CC Sabathia: MLB continues to find right pre-tacked baseball; Japan not giving up their formula
CC Sabathia will not be getting back on the mound anytime soon, but he is behind the scenes with MLB trying to help those that still grind innings that start and end with umpires checking for sticky substances.
The league’s crackdown on banned substances that pitchers use to get more control and have more movement on pitches came hard midway through the 2021 season. However, those pitchers also urged MLB to figure out how to mitigate the problem.
The issue still persists today, but Sabathia, who serves in an advisory role to MLB commissioner Rob Manfred, told Fox News Digital the league continues to work with Dow Chemical to find a new tacky baseball.
“We have like 15 PhDs working on it at Dow Chemical,” Sabathia said before playing some golf in his PitCCH In Foundation’s 3rd Annual Charity Golf Tournament. “We had a ball this year that was pretty good. It was tacky when it came out of the wrapper. But then it got too gummy down in the heat in the Texas league. They’re trying.”
This innovative ball was used in the first half of the season in the Double-A Southern League, but as Sabathia mentioned, heat was not friendly to it.

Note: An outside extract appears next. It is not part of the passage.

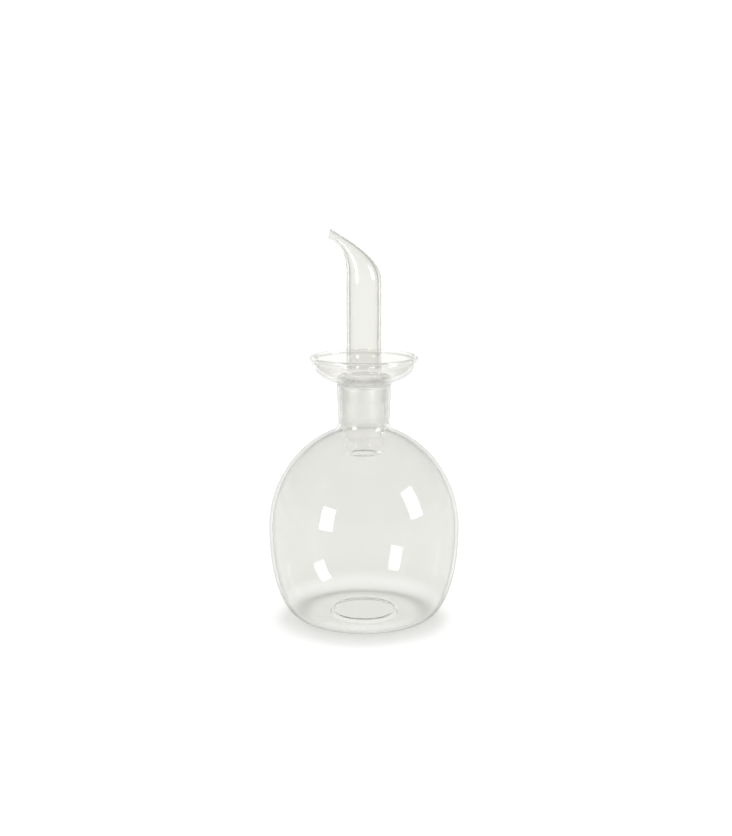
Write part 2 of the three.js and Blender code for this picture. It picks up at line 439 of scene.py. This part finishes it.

The ball, which still has its red colored stitches, comes packed in a sealed foil pouch that gets unwrapped at the ballpark. The packaging resembles what Japan’s Nippon Professional baseball and the Korea Baseball Organization use with their pre-tacked balls.
That ball has been widely liked by those who use it, including Los Angeles Angels pitcher Matt Moore, who played in Japan in 2020.
“I really liked the ball,” Moore told Yahoo Sports in 2021. “When they first come out of the package, they’re in a tin foil package, and then they’re inside of a plastic package around that. So when you first take it out, it pretty much feels like a new ball — like the leather is not sticky — but the more you play catch with it, the easier it is to get a grip on it.”
Sabathia knows Japan has concocted the right baseball recipe, but they are not willing to give it up.
“In Japan, they got the ball. They got it figured out, but they’re not helping us out,” Sabathia explained. “They do not want to give up the secret.”
Sabathia also pointed out the appearance of the baseballs that are being tested. Pearl white is the color of the balls instead of the regular mudded-up look that MLB has used for years.
Sabathia said pitchers are not liking the color.
“I think one of the biggest things as we go around and talk to players and teams, pitchers are reluctant about the ball being pure white,” he said. “If you think about it, we never play with a white ball. … It would be a big change if the ball came out of the wrapper. So just trying to figure all that out.”
Why does this research and testing matter so much for pitchers? Having a uniform ball that provides a good grip results in confidence on the mound, and believe it or not, in the batter’s box.
“If you have something you just make uniform, that you know you can get a good grip and throw the ball, it just makes a huge difference. And hitters feel more comfortable because you don’t want balls getting away from guys,” Sabathia said.
Since the implementation of sticky stuff checks by umpires, six players have been suspended 10 games each, starting with Seattle’s Hector Santiago and Arizona’s Caleb Smith in 2021.
This season, two New York Mets pitchers, Max Scherzer and Drew Smith, were docked suspensions, while New York Yankees’ Domingo German and San Diego Padres’ Robert Suarez were also disciplined.